If you’re striking out trying to get ahold of your landlord when there’s a leak, no heat, roaches or other common curses of city living, you’re not alone. The number of delinquent landlords in New York City seemingly is as rampant as the rat population.
Filmmaker Jeff Seal, 40, sought to chat with these elusive creatures — the two-legged, property-owner kind — in “New York’s Worst Landlords,” a new three-part documentary series debuting on YouTube on Monday, June 7.
He started with the Public Advocate’s annual Worst Landlord Watchlist as a guide, but actually getting offenders, like Silvershore Properties or Delshah Capital, on the phone or in person was a challenge.
“You don’t know who you’re sending your money to, who you are supposed to call to get basic repairs,” Seal told The Post. “And we found the same thing, where we’re like, we don’t know who actually owns this building, where their office is, how we can even reach them.”
Hiding behind anonymous LLCs, phantom offices and phone numbers that either ring incessantly, have infinite busy signals or go to an abyss of unanswered voicemail, tenants — most often in rent-stabilized apartments — are left with little to no recourse while living with broken stoves, no heat, massive holes in the ceiling, and rodents.
“Even the dog is scared of the rats,” one tenant told the Brooklyn filmmaker.
Seal’s documentary, made with The Libbey Brothers filmmaking team, shines a light on these serious issues, while bringing a little levity to the situation, Michael Moore-style.
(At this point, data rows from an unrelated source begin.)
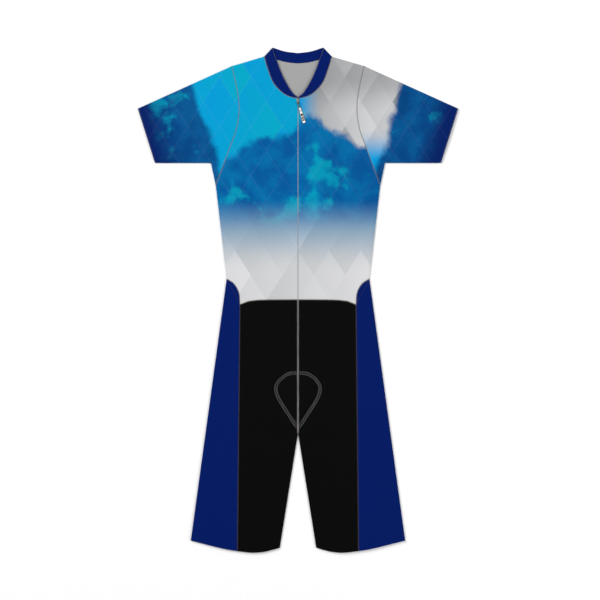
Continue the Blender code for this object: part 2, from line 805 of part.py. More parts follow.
def make_slider(finish, collection, cutters):
    """Slider: two plates joined by a post at the end of the coil, with a bail for the tab."""
    lower, upper = slider_levels()
    centre = SLIDER_TOP_STATION - SLIDER_LENGTH / 2
    slider = box("zip_slider", SLIDER_WIDTH, SLIDER_LENGTH, upper, upper + SLIDER_PLATE, centre,
                 collection, finish)
    bevel = slider.modifiers.new("soft_edges", "BEVEL")
    bevel.width = SLIDER_BEVEL * MM
    bevel.segments = BEVEL_SEGMENTS
    low_plate = box("slider_lower_plate", SLIDER_WIDTH, SLIDER_LENGTH,
                    lower - SLIDER_LOWER_PLATE, lower, centre, cutters, finish)
    post = box("slider_post", ZIP_COIL_WIDTH, SLIDER_POST_LENGTH, lower - SLIDER_LOWER_PLATE / 2,
               upper + SLIDER_PLATE / 2, SLIDER_TOP_STATION - SLIDER_POST_LENGTH / 2, cutters, finish)
    reach, bar = BAIL_HALF_LENGTH, BAIL_BAR
    sunk = -SLIDER_PLATE / 2
    outline = (
        (-reach, sunk),
        (-reach, BAIL_SHOULDER),
        (-reach + bar, BAIL_HEIGHT),
        (reach - bar, BAIL_HEIGHT),
        (reach, BAIL_SHOULDER),
        (reach, sunk),
        (reach - bar, sunk),
        (reach - bar, BAIL_HEIGHT - bar),
        (-reach + bar, BAIL_HEIGHT - bar),
        (-reach + bar, sunk),
    )
    bail = extruded("slider_bail", outline, BAIL_WIDTH, finish, cutters)
    bail.rotation_euler = (math.pi / 2, 0.0, math.pi / 2)
    bail.location = place(0.0, pivot_station(), upper + SLIDER_PLATE)
    for part in (low_plate, post, bail):
        part.hide_render = True
        part.display_type = "WIRE"
        joined = slider.modifiers.new(part.name, "BOOLEAN")
        joined.operation = "UNION"
        joined.object = part
    return slider


def make_pull_tab(finish, collection, cutters):
    """Pull tab: a flat tongue with an eye whose cross bar runs under the slider's bail."""
    bar = TAB_BAR / 2
    outline = [(-TAB_HEAD_HALF, bar), (-TAB_HEAD_HALF, -TAB_NECK_END)]
    centre = -TAB_LENGTH + TAB_END_HALF
    for step in range(TAB_END_STEPS + 1):
        angle = math.pi + math.pi * step / TAB_END_STEPS
        outline.append((TAB_END_HALF * math.cos(angle), centre + TAB_END_HALF * math.sin(angle)))
    outline += [(TAB_HEAD_HALF, -TAB_NECK_END), (TAB_HEAD_HALF, bar)]
    tab = extruded("pull_tab", outline, TAB_THICKNESS, finish, collection)
    eye_outline = (
        (-TAB_EYE_HALF, -bar),
        (TAB_EYE_HALF, -bar),
        (TAB_EYE_HALF, -TAB_EYE_END),
        (-TAB_EYE_HALF, -TAB_EYE_END),
    )
    eye = extruded("tab_eye", eye_outline, TAB_THICKNESS * CUTTER_OVERSIZE, finish, cutters)
    wide, top = TAB_HEAD_HALF * CUTTER_OVERSIZE, bar * CUTTER_OVERSIZE
    thin_outline = (
        (-wide, top),
        (wide, top),
        (wide, -TAB_EYE_END),
        (-wide, -TAB_EYE_END),
    )
    shave = (TAB_THICKNESS + TAB_BAR) / 2
    thinners = []
    for name, direction in (("tab_head_above", 1), ("tab_head_below", -1)):
        thinner = extruded(name, thin_outline, TAB_THICKNESS, finish, cutters)
        thinner.location = (0.0, 0.0, direction * shave * MM)
        thinners.append(thinner)
    _, upper = slider_levels()
    pivot_up = upper + SLIDER_PLATE + PIVOT_HEIGHT
    end_across = TAB_LENGTH * math.sin(TAB_TURN)
    end_station = pivot_station() - TAB_LENGTH * math.cos(TAB_TURN)
    resting = height(end_across, end_station) + SEAM + TAB_THICKNESS / 2
    hinge = bpy.data.objects.new("tab_pivot", None)
    collection.objects.link(hinge)
    hinge.location = place(0.0, pivot_station(), pivot_up)
    hinge.rotation_euler = (math.asin((pivot_up - resting) / TAB_LENGTH), 0.0, TAB_TURN)
    hinge.rotation_mode = "XYZ"
    for part in [tab, eye] + thinners:
        part.parent = hinge
    for cutter in [eye] + thinners:
        cutter.hide_render = True
        cutter.display_type = "WIRE"
        cut = tab.modifiers.new(cutter.name, "BOOLEAN")
        cut.operation = "DIFFERENCE"
        cut.object = cutter
    bevel = tab.modifiers.new("soft_edges", "BEVEL")
    bevel.width = TAB_BEVEL * MM
    bevel.segments = BEVEL_SEGMENTS
    bevel.limit_method = "ANGLE"
    return tab


# ---------------------------------------------------------------- the suit
def make_finish(name, finish):
    """Plain material from its row in the table."""
    material = bpy.data.materials.new(name)
    material.use_nodes = True
    shader = material.node_tree.nodes["Principled BSDF"]
    shader.inputs["Base Color"].default_value = (*finish.colour, 1.0)
    shader.inputs["Roughness"].default_value = finish.roughness
    shader.inputs["Metallic"].default_value = finish.metallic
    return material


def new_collection(name):
    """New collection, linked to the scene."""
    collection = bpy.data.collections.new(name)
    bpy.context.scene.collection.children.link(collection)
    return collection


def main():
    """Build every piece of the suit."""
    for item in list(bpy.data.objects):
        bpy.data.objects.remove(item, do_unlink=True)
    suit = new_collection("cycling_skinsuit")
    cutters = new_collection("cutters")
    finish = {name: make_finish(name, row) for name, row in FINISHES.items()}
    make_back(finish["printed_knit"], suit)
    make_back_collar(finish["navy_knit"], suit)
    for side in (RIGHT, LEFT):
        make_front(side, finish["printed_knit"], suit)
        make_sleeve(side, finish["printed_knit"], suit)
        make_front_collar(side, finish["navy_knit"], suit)
        make_hip_insert(side, finish["navy_knit"], suit)
        make_side_panel(side, finish["navy_knit"], suit)
        make_short_front(side, finish["black_knit"], suit)
        make_short_back(side, finish["black_knit"], suit)
    make_pad(finish["pad_foam"], suit)
    make_zip(finish["zip_coil"], suit)
    make_slider(finish["slider_metal"], suit, cutters)
    make_pull_tab(finish["tab_rubber"], suit, cutters)


main()
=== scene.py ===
"""Looks of a cycling skinsuit that lies flat on its back with its zip up.

Frame: X runs from the wearer's right to the wearer's left, +Y towards the collar, +Z up, in
metres. The cut is described in millimetres. A place on it is given by two measures: across,
the distance from the centre line, and station, the distance above the lowest point of the leg
hems. One half is described, and both are built.
"""

import json
import logging
import math
from dataclasses import dataclass
from enum import Enum
from functools import cached_property, partialmethod

import bmesh
import bpy
import numpy as np
from mathutils import Matrix, Vector
from mathutils.bvhtree import BVHTree


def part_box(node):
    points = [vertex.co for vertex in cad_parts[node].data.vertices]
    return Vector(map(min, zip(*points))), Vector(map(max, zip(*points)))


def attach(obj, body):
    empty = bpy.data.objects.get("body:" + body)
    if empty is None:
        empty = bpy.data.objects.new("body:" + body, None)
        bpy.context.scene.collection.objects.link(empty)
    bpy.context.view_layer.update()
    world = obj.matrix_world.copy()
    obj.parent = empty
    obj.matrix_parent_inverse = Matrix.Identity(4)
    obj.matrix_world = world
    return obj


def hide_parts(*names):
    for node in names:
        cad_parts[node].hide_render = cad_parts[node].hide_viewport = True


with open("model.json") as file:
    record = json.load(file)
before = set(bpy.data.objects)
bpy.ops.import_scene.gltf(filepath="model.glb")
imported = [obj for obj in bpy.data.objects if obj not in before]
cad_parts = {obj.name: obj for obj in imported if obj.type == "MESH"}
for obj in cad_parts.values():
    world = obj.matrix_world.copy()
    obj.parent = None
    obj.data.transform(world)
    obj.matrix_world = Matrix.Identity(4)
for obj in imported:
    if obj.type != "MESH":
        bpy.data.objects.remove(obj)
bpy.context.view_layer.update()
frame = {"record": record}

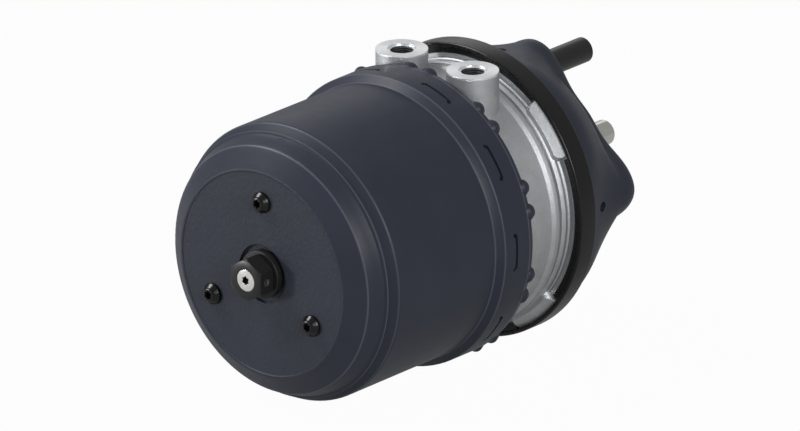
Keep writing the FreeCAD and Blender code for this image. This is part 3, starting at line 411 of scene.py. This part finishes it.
# %% [markdown]
# ### Bright steel
#
# The push rod and the core of the release bolt are zinc plated: a warm silver with rings from the
# lathe and long soft reflections. The bolt ends in a star socket whose walls see little light, so
# inside the star's radius and behind its mouth the steel turns dark. One function makes each bright
# steel from its colour and gloss, with the rings or the socket only where they are asked for.

# %% Bright steels
SOCKET_DARK = (0.05, 0.05, 0.05)
BOLT_DEPTH = 273 * MM
STAR_RADIUS = 4.4 * MM


def bright_steel(name, colour, roughness, lathe_pitch=None, socket=None):
    """Plated or turned steel, with rings from the lathe or a dark socket if asked for."""
    finish = Finish(name, colour, roughness, metallic=1.0)
    cloud = finish.noise(3 * MM, detail=3.0)
    skin = finish.mix(cloud, tinted(colour, 0.86), colour)
    height = finish.noise(0.4 * MM)
    if socket:
        mouth, radius = socket
        across, along, up = finish.axis_parts()
        inside = (along > 0.5 * MM - mouth) * (across * across + up * up < radius * radius)
        skin = finish.mix(inside, skin, SOCKET_DARK)
    if lathe_pitch:
        height = finish.axis_parts()[1].wave(lathe_pitch) * 0.3 + height * 0.4
    finish.set("Base Color", skin)
    finish.set("Roughness", cloud * 0.14 + (roughness - 0.07))
    finish.relief(height, 0.03 * MM, strength=0.5, edge=0.3 * MM)


bright_steel("zinc_rod", (0.74, 0.74, 0.69), 0.22, lathe_pitch=0.5 * MM)
bright_steel("bolt_steel", (0.9, 0.89, 0.86), 0.22, socket=(BOLT_DEPTH, STAR_RADIUS))
bright_steel("zinc_plate", (0.6, 0.6, 0.57), 0.35)
bright_steel("turned_steel", (0.5, 0.51, 0.52), 0.35, lathe_pitch=0.4 * MM)
bright_steel("tube_steel", (0.68, 0.69, 0.7), 0.16)
bright_steel("pin_grey", (0.8, 0.8, 0.8), 0.3)
bright_steel("piston_alloy", (0.7, 0.71, 0.72), 0.4, lathe_pitch=0.6 * MM)
print("finishes so far:", len(Finish.made))

# %% [markdown]
# ### Rubber and plastic
#
# Inside are rubber lips, a diaphragm with cloth in it and bearing plastic. They show only from the
# front or when the unit is taken apart, but each still gets the skin of its own stuff. The cloth's
# weave is regular, so two sines across each other are enough for it.

# %% Rubber and plastic
WEAVE_PITCH = 1.1 * MM


def moulded(name, colour, roughness, grain, depth, sheen=0.0):
    """Rubber or plastic from a mould, with the mould's fine grain."""
    finish = Finish(name, colour, roughness)
    skin = finish.noise(grain, detail=3.0, roughness=0.6)
    finish.set("Base Color", finish.mix(skin, tinted(colour, 0.8), tinted(colour, 1.2)))
    finish.set("Roughness", skin * 0.15 + (roughness - 0.07))
    finish.set("Sheen Weight", sheen)
    finish.relief(skin, depth, strength=0.6)


def diaphragm_cloth():
    """Rubber over a woven backing, whose threads show through as a fine grid."""
    finish = Finish("diaphragm_rubber", (0.02, 0.02, 0.021), 0.6)
    across, along, up = finish.axis_parts()
    weave = across.wave(WEAVE_PITCH) * up.wave(WEAVE_PITCH)
    finish.set("Roughness", weave * 0.06 + 0.6)
    finish.relief(weave * 0.5 + 0.5, 0.08 * MM, strength=0.6)


moulded("seal_rubber", (0.017, 0.017, 0.018), 0.6, 0.7 * MM, 0.03 * MM, sheen=0.1)
moulded("guide_plastic", (0.5, 0.44, 0.3), 0.45, 0.9 * MM, 0.02 * MM)
moulded("valve_plastic", (0.02, 0.02, 0.022), 0.4, 0.8 * MM, 0.02 * MM)
diaphragm_cloth()
print("finishes so far:", len(Finish.made))

# %% [markdown]
# ### Each solid in its finish
#
# The record of the CAD model says which slot each solid takes its finish from, and every finish
# above has the name of its slot. So nothing has to be listed twice: one loop looks the name up.

# %% Give every solid its finish
NODE_SLOT = {row["node"]: row["material_slot"] for row in frame["record"]["subparts"]}


def dress(piece, material):
    """Puts one finish on a piece, in place of whatever it came with."""
    piece.data.materials.clear()
    piece.data.materials.append(material)


for node, solid in NODES.items():
    dress(solid, Finish.made[NODE_SLOT[node]])
print("dressed", len(NODES), "solids in", len(set(NODE_SLOT.values())), "finishes")

# %% [markdown]
# ## Port threads
#
# Each air port has a fine thread from its mouth down. On the real casting it is cut into the bore.
# Cutting it here would change the solid, so the ridges between the cuts are added instead. A ridge
# turns and sinks at once, and that is just what the spin operator does when it is given a step
# along the axis. So one small section with a narrow crest is spun into a helix.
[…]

At one point, Seal holds a mock telethon with a scattered group of people manning the phones trying to get a landlord to pick up a phone.
When Seal and his crew went to the offices of J. Wasser & Co., a manager of buildings for top-of-the-list offender Silvershore Properties — which has since split up — they were turned away and forced to delete the video. So they took the audio instead and reenacted the scene using Seal’s Sock Puppet Collective.
“We wanted to make something accessible, funny and entertaining,” Seal said. “So people who might not read like three or four long-form articles in The New York Times might watch this video.”
Funny is not a problem for Seal, who is literally a clown, having gone to Clown Conservatory in San Francisco.
“One of the things about clowning is like, the joke is on the clown,” Seal said. “It’s never on the audience. It’s about the clown who is vulnerable. He’s the idiot.
The goal is to take bad landlords “down a peg,” but “in the process, I don’t mind having me looking like the idiot.”
The Post sought comment from Hildreth Advisors, where Silvershore’s David Shorenstein now works, but our message was not returned, and at J. Wasser & Co., no one picked up the phone.